### What you should do:
Below are the records. Gather each line that holds "model".

____ Data provided

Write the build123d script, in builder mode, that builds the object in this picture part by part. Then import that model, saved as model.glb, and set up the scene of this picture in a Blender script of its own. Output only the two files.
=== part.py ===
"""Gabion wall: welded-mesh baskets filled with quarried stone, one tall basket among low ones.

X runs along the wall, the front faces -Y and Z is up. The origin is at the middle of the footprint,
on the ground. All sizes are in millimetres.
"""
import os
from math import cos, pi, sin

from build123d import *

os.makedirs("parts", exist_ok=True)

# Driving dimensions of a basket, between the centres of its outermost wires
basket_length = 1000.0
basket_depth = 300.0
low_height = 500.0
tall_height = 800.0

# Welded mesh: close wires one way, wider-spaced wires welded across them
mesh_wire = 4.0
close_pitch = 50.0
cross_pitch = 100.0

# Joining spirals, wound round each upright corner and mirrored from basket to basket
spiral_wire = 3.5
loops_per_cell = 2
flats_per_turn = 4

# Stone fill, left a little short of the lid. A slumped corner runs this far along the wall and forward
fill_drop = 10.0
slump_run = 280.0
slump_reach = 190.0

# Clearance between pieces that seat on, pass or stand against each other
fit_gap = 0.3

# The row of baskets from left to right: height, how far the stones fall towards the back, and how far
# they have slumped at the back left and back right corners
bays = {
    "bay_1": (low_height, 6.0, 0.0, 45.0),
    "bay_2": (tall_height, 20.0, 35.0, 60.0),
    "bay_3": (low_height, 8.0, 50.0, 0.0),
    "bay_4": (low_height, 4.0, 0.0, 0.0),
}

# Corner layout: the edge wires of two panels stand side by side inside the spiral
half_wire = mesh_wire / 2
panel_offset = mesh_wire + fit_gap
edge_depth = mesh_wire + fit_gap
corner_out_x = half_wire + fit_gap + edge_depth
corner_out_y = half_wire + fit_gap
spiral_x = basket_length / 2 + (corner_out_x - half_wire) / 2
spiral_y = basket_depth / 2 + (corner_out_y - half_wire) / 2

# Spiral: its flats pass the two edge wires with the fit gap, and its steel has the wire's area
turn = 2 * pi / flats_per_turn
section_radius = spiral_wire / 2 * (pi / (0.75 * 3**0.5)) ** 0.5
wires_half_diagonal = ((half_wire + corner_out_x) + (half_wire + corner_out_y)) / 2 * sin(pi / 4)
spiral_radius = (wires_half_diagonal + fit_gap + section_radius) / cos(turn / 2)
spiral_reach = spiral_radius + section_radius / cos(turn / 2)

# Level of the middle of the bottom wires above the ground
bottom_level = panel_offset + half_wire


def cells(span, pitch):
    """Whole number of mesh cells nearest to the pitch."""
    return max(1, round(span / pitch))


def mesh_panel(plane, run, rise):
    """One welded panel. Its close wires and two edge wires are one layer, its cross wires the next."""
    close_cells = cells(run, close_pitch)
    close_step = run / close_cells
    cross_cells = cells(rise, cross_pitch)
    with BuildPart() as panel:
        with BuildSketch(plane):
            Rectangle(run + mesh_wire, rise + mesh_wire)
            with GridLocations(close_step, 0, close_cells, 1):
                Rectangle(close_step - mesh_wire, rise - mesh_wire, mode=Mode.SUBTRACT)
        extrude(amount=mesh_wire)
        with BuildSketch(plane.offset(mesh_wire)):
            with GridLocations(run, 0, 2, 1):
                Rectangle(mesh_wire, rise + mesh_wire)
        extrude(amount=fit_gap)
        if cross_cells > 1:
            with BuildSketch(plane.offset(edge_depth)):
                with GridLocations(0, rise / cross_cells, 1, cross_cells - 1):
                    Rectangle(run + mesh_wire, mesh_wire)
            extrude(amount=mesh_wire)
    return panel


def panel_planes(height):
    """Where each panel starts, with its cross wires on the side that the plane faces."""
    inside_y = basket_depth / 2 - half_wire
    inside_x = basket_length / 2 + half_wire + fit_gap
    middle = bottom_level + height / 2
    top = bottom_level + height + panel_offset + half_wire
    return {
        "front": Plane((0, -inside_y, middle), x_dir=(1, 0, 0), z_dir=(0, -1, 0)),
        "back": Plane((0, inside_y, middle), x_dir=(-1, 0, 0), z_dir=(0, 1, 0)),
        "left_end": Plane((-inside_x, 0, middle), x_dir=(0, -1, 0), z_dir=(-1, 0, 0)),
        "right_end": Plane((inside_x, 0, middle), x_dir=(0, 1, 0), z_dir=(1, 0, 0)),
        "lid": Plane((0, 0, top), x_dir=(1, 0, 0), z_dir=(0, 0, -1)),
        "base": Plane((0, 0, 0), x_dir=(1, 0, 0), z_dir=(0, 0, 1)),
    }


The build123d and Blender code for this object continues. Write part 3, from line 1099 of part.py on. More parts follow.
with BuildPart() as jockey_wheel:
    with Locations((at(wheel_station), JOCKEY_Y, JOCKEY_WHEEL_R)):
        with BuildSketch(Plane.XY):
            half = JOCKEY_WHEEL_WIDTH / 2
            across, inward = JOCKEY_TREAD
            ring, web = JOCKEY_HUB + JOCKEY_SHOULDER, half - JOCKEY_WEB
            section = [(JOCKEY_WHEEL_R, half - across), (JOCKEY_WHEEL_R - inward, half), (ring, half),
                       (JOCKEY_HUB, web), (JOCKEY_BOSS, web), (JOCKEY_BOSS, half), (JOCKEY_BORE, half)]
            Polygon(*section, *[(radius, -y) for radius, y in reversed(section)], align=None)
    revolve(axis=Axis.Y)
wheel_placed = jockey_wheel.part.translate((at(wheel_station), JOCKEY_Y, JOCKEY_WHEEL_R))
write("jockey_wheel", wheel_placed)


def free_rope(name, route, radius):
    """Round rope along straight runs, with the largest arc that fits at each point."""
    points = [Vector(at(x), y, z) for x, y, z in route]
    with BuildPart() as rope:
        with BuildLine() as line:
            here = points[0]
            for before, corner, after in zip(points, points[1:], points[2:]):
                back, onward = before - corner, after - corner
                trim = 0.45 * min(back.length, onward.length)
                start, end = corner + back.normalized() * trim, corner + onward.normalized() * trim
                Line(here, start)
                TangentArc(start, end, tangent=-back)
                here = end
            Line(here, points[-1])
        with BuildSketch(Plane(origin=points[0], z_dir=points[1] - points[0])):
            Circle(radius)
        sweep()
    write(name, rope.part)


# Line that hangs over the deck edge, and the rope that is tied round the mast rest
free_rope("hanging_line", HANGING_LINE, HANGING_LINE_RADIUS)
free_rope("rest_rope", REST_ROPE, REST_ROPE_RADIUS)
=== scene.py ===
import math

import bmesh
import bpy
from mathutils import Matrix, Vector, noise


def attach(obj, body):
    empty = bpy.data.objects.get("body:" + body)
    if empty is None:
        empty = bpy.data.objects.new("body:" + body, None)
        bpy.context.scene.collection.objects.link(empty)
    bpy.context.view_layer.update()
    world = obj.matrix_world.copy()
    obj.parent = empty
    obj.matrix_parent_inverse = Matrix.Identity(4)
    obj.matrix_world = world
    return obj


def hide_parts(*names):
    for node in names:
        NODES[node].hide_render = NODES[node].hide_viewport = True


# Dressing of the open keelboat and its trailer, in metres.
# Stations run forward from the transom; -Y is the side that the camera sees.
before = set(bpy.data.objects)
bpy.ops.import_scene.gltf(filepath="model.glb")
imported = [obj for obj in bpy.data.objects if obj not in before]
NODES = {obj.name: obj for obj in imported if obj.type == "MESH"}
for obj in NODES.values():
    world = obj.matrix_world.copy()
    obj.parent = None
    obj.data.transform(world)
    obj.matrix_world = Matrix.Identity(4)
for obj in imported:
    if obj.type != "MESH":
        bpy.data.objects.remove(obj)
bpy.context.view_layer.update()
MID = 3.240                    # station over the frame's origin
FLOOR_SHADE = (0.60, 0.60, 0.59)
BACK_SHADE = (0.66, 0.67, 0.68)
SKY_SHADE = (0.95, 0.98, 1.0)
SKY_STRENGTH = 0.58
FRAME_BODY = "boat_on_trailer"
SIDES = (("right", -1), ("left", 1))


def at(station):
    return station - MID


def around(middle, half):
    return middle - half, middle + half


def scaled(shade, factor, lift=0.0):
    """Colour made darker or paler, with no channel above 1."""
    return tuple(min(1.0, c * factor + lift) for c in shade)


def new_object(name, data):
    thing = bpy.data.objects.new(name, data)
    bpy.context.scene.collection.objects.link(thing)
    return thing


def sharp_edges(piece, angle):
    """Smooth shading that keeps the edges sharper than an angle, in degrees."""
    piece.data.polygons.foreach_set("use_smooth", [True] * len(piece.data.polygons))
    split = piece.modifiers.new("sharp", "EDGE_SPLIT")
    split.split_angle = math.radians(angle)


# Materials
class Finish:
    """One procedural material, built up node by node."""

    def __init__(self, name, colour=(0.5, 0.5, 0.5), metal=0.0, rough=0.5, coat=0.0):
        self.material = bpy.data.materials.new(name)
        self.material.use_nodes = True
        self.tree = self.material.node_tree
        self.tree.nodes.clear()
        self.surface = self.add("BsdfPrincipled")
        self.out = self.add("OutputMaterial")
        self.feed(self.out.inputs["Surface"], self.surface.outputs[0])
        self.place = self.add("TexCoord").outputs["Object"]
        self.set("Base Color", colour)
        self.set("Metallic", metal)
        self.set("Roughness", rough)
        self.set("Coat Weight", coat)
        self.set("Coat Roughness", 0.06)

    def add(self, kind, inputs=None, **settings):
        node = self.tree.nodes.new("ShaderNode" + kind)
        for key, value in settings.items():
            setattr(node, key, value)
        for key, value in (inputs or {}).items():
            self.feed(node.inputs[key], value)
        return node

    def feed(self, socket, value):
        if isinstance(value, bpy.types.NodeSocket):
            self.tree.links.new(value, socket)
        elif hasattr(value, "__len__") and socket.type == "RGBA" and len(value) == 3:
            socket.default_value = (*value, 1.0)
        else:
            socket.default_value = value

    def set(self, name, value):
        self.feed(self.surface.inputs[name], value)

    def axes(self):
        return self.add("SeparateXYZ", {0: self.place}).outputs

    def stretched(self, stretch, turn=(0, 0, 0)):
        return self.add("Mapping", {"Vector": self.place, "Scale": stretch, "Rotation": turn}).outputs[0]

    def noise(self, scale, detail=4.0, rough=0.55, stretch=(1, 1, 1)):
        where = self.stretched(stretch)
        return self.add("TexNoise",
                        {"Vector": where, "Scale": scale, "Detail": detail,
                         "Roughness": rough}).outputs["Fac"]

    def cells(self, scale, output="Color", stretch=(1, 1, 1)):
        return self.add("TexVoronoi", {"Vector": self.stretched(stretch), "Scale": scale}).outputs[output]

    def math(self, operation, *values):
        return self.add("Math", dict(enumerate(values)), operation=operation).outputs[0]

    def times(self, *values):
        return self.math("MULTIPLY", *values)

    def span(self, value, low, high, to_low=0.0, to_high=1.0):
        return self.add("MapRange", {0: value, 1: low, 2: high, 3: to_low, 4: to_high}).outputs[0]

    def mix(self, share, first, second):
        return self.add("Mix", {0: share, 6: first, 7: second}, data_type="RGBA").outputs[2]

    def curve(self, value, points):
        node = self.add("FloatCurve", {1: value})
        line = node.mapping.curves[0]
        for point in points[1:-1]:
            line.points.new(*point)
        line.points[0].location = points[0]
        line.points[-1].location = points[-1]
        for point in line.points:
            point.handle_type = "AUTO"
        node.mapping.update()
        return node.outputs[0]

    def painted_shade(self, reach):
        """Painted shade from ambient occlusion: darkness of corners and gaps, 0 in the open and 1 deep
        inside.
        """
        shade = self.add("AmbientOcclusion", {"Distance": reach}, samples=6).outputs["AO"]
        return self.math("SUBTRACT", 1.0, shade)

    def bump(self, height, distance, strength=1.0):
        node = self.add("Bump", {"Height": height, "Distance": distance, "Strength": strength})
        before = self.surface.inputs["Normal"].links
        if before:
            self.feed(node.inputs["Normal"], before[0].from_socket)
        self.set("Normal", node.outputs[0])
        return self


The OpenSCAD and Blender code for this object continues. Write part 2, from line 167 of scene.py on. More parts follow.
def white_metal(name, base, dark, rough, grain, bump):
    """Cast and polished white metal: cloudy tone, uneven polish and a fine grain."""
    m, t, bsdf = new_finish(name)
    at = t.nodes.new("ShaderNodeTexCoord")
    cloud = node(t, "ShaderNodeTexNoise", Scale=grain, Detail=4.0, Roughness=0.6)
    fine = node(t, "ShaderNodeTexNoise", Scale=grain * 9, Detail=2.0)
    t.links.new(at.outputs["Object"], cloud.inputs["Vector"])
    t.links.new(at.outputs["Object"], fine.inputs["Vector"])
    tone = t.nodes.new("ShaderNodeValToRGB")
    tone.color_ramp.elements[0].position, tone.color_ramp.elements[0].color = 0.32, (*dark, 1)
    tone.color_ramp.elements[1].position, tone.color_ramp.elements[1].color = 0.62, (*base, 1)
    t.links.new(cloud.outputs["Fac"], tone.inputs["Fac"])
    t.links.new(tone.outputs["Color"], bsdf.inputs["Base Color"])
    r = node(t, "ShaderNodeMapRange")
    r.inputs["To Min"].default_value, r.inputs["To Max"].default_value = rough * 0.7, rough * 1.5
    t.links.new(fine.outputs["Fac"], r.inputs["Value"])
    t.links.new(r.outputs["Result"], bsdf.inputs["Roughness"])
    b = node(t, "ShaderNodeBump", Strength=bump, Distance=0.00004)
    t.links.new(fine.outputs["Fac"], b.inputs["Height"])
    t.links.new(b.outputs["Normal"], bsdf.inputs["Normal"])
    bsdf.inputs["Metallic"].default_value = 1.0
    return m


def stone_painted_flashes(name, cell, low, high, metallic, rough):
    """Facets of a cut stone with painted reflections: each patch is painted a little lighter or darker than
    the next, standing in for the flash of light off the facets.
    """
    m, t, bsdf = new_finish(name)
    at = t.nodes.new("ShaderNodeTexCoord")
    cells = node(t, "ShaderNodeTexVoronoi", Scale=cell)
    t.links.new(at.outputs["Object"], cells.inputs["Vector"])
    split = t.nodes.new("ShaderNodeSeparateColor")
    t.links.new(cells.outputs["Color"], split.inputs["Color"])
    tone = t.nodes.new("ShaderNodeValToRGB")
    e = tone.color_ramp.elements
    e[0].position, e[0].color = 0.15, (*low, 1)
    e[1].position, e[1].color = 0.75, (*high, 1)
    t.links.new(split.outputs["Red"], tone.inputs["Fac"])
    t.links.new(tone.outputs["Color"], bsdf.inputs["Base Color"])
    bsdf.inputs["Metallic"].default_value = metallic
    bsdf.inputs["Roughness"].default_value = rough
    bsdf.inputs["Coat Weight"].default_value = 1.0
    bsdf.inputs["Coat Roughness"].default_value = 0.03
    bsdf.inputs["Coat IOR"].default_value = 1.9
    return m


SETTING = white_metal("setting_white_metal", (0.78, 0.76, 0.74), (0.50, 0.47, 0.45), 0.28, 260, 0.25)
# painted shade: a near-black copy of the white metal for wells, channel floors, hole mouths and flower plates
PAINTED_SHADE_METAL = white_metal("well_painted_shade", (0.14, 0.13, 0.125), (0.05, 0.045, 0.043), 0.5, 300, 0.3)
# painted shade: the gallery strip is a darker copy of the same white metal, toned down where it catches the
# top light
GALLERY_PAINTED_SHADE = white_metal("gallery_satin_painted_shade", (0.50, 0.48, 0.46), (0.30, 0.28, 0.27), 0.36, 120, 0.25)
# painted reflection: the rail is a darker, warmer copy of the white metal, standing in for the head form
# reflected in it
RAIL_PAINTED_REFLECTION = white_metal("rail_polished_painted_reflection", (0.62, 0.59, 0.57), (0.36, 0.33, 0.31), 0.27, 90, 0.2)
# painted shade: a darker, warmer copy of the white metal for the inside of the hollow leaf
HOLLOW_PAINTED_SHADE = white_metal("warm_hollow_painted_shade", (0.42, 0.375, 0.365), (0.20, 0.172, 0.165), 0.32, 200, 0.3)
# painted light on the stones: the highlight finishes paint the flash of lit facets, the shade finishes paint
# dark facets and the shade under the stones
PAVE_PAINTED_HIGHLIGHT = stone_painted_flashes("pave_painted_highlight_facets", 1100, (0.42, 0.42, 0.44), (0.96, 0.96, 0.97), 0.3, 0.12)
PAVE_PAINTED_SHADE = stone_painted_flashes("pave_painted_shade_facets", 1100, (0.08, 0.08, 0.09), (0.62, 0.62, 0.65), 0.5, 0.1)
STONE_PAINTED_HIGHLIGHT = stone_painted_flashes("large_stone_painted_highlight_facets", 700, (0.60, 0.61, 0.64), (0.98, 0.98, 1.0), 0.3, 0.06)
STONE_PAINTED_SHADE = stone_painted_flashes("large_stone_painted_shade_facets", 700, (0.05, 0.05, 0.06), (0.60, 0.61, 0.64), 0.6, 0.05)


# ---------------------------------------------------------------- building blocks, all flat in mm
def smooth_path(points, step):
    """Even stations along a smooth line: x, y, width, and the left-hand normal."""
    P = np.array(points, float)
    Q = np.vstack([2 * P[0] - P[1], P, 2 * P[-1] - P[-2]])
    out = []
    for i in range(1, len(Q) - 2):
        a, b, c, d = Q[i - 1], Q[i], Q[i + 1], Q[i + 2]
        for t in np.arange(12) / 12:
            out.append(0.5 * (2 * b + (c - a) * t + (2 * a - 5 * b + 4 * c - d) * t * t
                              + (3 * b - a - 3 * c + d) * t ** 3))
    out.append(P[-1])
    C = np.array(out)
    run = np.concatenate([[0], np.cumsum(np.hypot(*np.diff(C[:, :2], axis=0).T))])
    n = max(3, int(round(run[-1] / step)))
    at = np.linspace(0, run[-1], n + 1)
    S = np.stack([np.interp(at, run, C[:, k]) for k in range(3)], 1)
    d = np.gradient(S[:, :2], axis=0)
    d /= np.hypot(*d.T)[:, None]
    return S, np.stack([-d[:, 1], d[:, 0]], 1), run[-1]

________

### Completed task:
Write the build123d script, in builder mode, that builds the object in this picture part by part. Then import that model, saved as model.glb, and set up the scene of this picture in a Blender script of its own. Output only the two files.
bpy.ops.import_scene.gltf(filepath="model.glb")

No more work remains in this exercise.